Credit unions are smaller and limited to towns and cities, with fewer branches. To overcome this disadvantage, credit unions often form a CO-OP Shared Branch network to give access to more branches (above 5,600 shared branches) and fee-free ATMs nationwide. 

For example, you can search for branches online with Connexus which offers more than 54,000 surcharge-free ATMs through the CO-OP or MoneyPass.

Financial Technologies

Large banks have money to invest in technology such as mobile banking apps, unlike small credit unions. This adds flexibility and convenience to the services offered by banks.

You may find credit unions with online banking services but it can be hard to keep up with banks that mostly operate with the latest financial technologies. For instance, banks can be faster than resolving problems such as fraud cases thanks to their advanced tools and support. 

Fees & Interest Rates 

Banks are in the business for making a profit because they are either owned privately or publicly traded. This is partly why banks have more fees than credit unions, the interest rates on loans are higher and savings rates are lower than credit unions. 

Online banks and credit unions offer higher savings rates as compared to brick and mortar banks. 

Financial Products Offerings

Banks offer a wider range of financial products and services, both for personal and commercial banking. It offers loans for business, credit cards, various investment and saving options such as IRAs (Individual Retirement Accounts), Certificates of deposits, etc.

While credit unions are a great option for basic banking services, banks have better offers for other financial services. For instance, credit cards offered by banks are more likely to have better rewards and perks when compared to credit unions. And banks have a wider network to facilitate international money transfers.

Insurance

Accounts in banks are insured by the Federal Deposit Insurance Corp (FDIC) while credit unions are insured by National Credit Union Administration (NCUA), for deposits up to $250,000 for both. 

If you have more than $250,000 either at a bank or credit union, you should talk to customer service. 

Also, NCUA recommends that you check if the credit union has the NCUA-insured sign on the NCUA's website. 

Customer Service 

With large banks, customers don't have a say in how a bank should be run.
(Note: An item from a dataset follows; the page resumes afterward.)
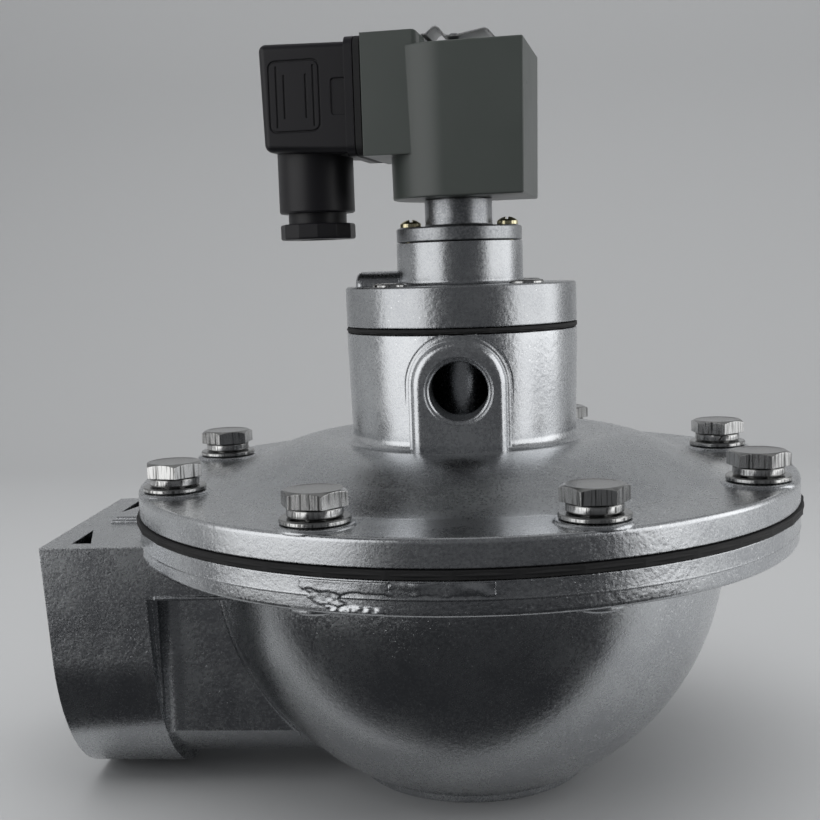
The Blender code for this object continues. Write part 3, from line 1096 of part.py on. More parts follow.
def flange_bolts(parent):
    """Eight bolts, each with a split spring washer and a flat washer on its raised seat."""
    washer_z = COVER_RIM_TOP + SEAT_PAD_H + FIT_GAP
    spring_z = washer_z + WASHER_T + FIT_GAP
    head_z = spring_z + SPRING_WASHER_T + FIT_GAP
    hole_r = BOLT_R + FIT_GAP

    flat = [(hole_r, 0.0), (WASHER_R, 0.0), (WASHER_R, WASHER_T), (hole_r, WASHER_T)]
    start = math.radians(SPRING_WASHER_GAP / 2)
    first = None
    for number, (x, y, _) in enumerate(bolt_places(), 1):
        if first is None:
            washer = add_object("flat_washer_1", turned(flat, SMALL_STEPS), "zinc_steel", parent, (x, y, washer_z))
            ring = bmesh.new()
            corners = [(hole_r, 0.0), (SPRING_WASHER_R, 0.0), (SPRING_WASHER_R, SPRING_WASHER_T),
                       (hole_r, SPRING_WASHER_T)]
            face = ring.faces.new([ring.verts.new((r * math.cos(start), r * math.sin(start), z))
                                   for r, z in corners])
            bmesh.ops.spin(ring, geom=[face], axis=(0, 0, 1), cent=(0, 0, 0),
                           angle=math.tau - 2 * start, steps=SMALL_STEPS, use_duplicate=False)
            split = add_object("spring_washer_1", ring, "zinc_steel", parent, (x, y, spring_z))
            split.rotation_euler = (0.0, 0.0, math.radians(SPLIT_TURNS[0]))
            bolt = add_object("flange_bolt_1", bolt_head(), "zinc_steel", parent, (x, y, head_z))
            bolt.rotation_euler = (0.0, 0.0, math.radians(HEAD_TURNS[0]))
            join(bolt, rod(BOLT_R, -BOLT_LENGTH, MM, SMALL_STEPS), "bolt_shank")
            first = (washer, split, bolt)
            continue
        washer, split, bolt = first
        copy_object(washer, f"flat_washer_{number}", (x, y, washer_z))
        copy_object(split, f"spring_washer_{number}", (x, y, spring_z), SPLIT_TURNS[number - 1])
        twin = copy_object(bolt, f"flange_bolt_{number}", (x, y, head_z), HEAD_TURNS[number - 1])
        join(twin, rod(BOLT_R, -BOLT_LENGTH, MM, SMALL_STEPS), f"bolt_shank_{number}")


def build():
    clear_scene()
    axis = add_empty("valve_axis", (AXIS_X, 0.0, 0.0))
    main_lift = add_empty("main_lift_axis", (0.0, 0.0, 0.0), axis)
    pilot_lift = add_empty("pilot_lift_axis", (0.0, 0.0, 0.0), axis)
    plunger_lift = add_empty("plunger_lift_axis", (0.0, 0.0, 0.0), axis)
    swivel = add_empty("coil_swivel_axis", (0.0, 0.0, 0.0), axis, COIL_TURN)

    valve_body(axis)
    top_cover(axis)
    main_valve(axis, main_lift)
    pilot_valve(axis, pilot_lift)
    pilot_lid(axis)
    lid_screws(axis)
    stem(axis)
    plunger(axis, plunger_lift)
    coil(swivel)
    coil_clip(swivel)
    plug(swivel)
    flange_bolts(axis)


build()
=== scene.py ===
import json
import math

import bmesh
import bpy
from mathutils import Matrix, Vector, noise


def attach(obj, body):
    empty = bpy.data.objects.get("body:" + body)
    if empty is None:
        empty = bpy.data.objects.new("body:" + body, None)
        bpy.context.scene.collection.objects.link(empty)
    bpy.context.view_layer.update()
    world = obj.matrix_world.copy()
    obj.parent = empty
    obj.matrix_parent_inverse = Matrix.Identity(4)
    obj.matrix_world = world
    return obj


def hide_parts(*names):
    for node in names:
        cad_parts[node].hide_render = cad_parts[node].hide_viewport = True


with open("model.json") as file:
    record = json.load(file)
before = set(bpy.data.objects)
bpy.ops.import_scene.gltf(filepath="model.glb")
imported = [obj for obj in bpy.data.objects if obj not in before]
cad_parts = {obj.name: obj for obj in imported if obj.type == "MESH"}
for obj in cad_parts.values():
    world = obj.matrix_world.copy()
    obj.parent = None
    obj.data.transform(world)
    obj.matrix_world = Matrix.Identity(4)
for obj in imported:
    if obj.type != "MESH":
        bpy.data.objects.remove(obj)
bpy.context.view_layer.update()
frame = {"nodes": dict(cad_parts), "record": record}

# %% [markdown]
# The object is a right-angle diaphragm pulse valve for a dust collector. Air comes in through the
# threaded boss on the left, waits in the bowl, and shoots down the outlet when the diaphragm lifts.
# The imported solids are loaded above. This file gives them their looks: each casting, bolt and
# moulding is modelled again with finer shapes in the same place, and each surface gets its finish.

# %% [markdown]
# Sizes are written in millimetres, as a fitter would measure them, and turned to metres once.
# The valve's own axis stands 9.5 mm to the right of the frame's middle, because the inlet boss
# sticks out on the left. Every piece is modelled round the axis and then settled in its place.

# %% Units and the valve's axis
MM = 0.001
AXIS_X = 9.5
COIL_TURN = -7.4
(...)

At a large bank, you are a customer and since the rules are not set at the local level, it is less flexible. 

But with a credit union, members can take part in decision-making and have the ability to vote on the financial institution's policies. Since credit unions are smaller, there is a personal touch and members have a better customer service experience. In fact, obtaining a loan from a credit union can be easier than from a bank.



Major Advantages Of Credit Unions

  • Put its member first
  • Flexible eligibility requirements
  • More personalized approach to customer service 
  • Lower fees
  • Lower interest rates 
  • Higher savings rates 
  • Access to better financial literacy resources 
  • Specialized products for immigrants (see example here: Tech CU Global Members program

Major Disadvantages Of Credit Unions

  • May be open to members with specific affiliation
  • Fewer ATMs/ physical branches 
  • Limited technology 
  • May offer limited range products & services 

Major Advantages Of Banks

  • More branches and ATMs nationwide
  • Wide range of financial products
  • Added convenience 
  • Advanced banking technology (mobile apps, online/mobile banking)

Major Disadvantages Of Banks

  • Higher Interest rates on Loans 
  • Lower Savings rates 
  • Higher fees

Bottom Line

Banks or credit unions, to make the right choice for your money, you will need to consider what is the best for your requirements. Banks may be the better choice if you need the nationwide presence of bank branches and ATMs, easy access to mobile banking, and more financial products. But for people who are attracted by lower interest rates and fees, higher savings rates, free financial education, and personalized customer service, credit unions will serve better. 

If you are new to the U.S., you may want to explore local credit unions in your area that may be offering specialized credit building products for new immigrants.  It can be daunting to get a credit card or avail of a loan for a car for someone with no credit history in the US. Tech CU is one of the largest credit unions in Silicon Valley that offers services especially focused on high-skilled new immigrants or green card holders.